2.1 document api returns a 302 Moved response with a Location: header pointing at the document
- Get document by following the Location: URL. This can only be done once, without repeating 2, and must be done within a short time window, before it expires.
Sequence Details
1. Call filing history
Search for the transaction you interested in via the filing history endpoint. Given that you have a document you are testing with I am going to assume that this step needs no further explanation.
2. Call document api for the transaction you are interested in
The reason for performing this step is to retrieve the metatdata related to the transaction. This defines information such as the company number and the category but more importantly the content types that may be available. Currently the default is PDF (application/pdf) but future types will include XBRL/iXBRL (application/xhtml+xml) for accounts filings, for example.
This is the step that you have performed using the example code in the post and provided the response.
2.1 Call the document API to retrieve the one time use URL to access the document.

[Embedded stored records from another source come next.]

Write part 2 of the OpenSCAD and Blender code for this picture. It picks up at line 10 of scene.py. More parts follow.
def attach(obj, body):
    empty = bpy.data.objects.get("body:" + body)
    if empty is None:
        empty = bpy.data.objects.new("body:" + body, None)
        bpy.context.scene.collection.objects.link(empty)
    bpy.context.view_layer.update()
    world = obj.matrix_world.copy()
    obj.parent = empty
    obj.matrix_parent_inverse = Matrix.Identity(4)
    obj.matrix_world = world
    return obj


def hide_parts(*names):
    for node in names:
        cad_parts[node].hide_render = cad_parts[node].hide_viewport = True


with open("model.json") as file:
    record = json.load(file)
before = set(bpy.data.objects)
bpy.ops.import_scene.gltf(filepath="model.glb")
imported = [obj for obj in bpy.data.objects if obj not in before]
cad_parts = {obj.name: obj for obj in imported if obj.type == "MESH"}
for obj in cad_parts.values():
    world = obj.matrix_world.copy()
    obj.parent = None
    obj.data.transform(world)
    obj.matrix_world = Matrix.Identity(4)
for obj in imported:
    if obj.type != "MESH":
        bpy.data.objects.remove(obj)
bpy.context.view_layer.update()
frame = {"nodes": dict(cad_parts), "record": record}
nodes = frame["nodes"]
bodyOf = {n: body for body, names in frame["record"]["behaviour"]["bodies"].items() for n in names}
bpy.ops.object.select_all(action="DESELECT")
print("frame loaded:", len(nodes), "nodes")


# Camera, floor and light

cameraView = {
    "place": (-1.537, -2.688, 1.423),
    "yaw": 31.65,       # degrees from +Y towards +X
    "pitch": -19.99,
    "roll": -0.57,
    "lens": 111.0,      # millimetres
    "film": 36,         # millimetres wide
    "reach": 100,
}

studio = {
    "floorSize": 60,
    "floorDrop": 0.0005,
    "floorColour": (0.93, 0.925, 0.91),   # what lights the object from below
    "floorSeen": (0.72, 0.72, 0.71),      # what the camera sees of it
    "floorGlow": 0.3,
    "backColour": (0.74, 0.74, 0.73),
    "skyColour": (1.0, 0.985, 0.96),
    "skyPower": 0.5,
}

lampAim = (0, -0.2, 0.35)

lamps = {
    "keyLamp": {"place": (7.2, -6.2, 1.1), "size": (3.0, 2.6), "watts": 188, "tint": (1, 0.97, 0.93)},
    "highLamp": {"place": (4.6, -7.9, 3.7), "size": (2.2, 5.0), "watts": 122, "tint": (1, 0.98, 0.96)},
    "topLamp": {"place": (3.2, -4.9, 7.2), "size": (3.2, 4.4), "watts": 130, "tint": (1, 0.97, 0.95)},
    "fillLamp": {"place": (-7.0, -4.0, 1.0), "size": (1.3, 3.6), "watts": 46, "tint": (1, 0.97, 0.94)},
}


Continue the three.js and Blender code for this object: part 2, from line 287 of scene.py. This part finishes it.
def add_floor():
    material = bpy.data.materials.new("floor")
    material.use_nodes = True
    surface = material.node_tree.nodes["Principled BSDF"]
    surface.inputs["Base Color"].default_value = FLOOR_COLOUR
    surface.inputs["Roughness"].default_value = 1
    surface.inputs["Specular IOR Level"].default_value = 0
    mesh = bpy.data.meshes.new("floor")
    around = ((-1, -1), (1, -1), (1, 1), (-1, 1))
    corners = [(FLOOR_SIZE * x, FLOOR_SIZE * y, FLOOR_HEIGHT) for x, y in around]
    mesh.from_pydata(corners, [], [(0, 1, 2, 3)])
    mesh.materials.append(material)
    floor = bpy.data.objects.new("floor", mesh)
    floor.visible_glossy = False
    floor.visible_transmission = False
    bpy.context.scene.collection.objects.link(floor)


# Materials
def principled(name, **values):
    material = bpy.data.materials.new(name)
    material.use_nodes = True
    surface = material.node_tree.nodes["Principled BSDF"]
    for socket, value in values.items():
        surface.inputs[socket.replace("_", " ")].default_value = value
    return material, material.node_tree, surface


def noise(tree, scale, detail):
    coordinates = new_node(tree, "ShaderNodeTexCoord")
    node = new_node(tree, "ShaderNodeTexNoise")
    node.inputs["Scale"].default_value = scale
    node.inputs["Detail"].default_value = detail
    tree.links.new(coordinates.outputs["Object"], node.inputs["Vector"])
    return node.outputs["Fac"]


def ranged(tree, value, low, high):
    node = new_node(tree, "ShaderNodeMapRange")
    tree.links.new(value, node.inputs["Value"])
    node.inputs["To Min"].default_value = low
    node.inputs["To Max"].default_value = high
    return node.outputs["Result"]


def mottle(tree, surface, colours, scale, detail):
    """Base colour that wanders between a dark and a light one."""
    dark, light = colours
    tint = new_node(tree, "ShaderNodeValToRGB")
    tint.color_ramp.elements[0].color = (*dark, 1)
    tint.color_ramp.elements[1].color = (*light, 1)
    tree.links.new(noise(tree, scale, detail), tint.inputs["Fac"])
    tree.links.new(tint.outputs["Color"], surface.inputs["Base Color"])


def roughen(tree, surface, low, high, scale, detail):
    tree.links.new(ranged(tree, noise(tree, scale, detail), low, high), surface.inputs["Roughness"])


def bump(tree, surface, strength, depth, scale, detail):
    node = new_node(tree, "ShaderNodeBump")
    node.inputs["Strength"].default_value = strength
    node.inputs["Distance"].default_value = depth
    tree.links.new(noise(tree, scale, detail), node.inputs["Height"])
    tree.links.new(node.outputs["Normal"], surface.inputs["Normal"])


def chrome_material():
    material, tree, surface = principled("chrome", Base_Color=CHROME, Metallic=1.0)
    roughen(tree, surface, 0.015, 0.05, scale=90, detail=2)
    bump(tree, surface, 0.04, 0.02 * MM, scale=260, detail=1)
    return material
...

This is achieved by calling the “document” link returned from the request above, the following in the example response provided, the URL with /content on the end:
["links"]=> object(stdClass)#14 (2) { ["self"]=> string(95) "https://document-api.companieshouse.gov.uk/document/dSD6iyVGq4Nx5jnj0IOlqti5a7veemHTJREfRO0Gm6s" ["document"]=> string(103) "https://document-api.companieshouse.gov.uk/document/dSD6iyVGq4Nx5jnj0IOlqti5a7veemHTJREfRO0Gm6s/content" }
This is the step you are performing with the NULL returned. When this URL is requested it provides a 302 redirect and a location header which is the one time use URL to access the document. The code you are executing has been configured to follow these redirects automatically via:
> curl_setopt($curl, CURLOPT_FOLLOWLOCATION, true);
so the code automatically jumps to the next step.
3. Get the document using the URL from the location header returned from 2.1
Retrieve the document , a PDF image in this example, using the one time use URL.
Given that the example code automatically follows the redirect it has extracted the image as binary data and stored in the $result5. The code is then treating this as json, performing a json_decode and then dumping the contents which is the NULL output (I suspect that a json_decode of binary data is failing, hence the NULL!). If you change the script above to echo $result5, you will see the “image” data output.
To further explain the following is a snippet of code (developed to run in browser) performing 2.1 and 3.
<html>
<head>
<title>PHP Test</title>
</head>
<body>
<?php
$curl = curl_init();
curl_setopt($curl, CURLOPT_URL, 'https://document-api.companieshouse.gov.uk/document/dSD6iyVGq4Nx5jnj0IOlqti5a7veemHTJREfRO0Gm6s/content');
curl_setopt($curl, CURLOPT_RETURNTRANSFER, true);
curl_setopt($curl, CURLOPT_HEADER, 1); // return HTTP headers with response
curl_setopt($curl, CURLOPT_VERBOSE, true);
curl_setopt($curl, CURLOPT_USERPWD,"<<YOUR_API_KEY>>");
#curl_setopt($curl, CURLOPT_FOLLOWLOCATION, true);
$response = curl_exec($curl);
$redirect = curl_getinfo($curl, CURLINFO_REDIRECT_URL); #Retrieve the re-direct URL
curl_close($curl);
echo $response;
echo "<a href='".$redirect."'>Click for image</a>";
?>
</body>
</html>
As you can see the followlocation has been commented out which means that we do not follow the re-direct returned when we call the document-api with the /content appended. We can then select the URL from the header returned and then use this URL as a link to open the PDF in a browser.
Hope this provides some further clarification
Thanks,
@mfairhurst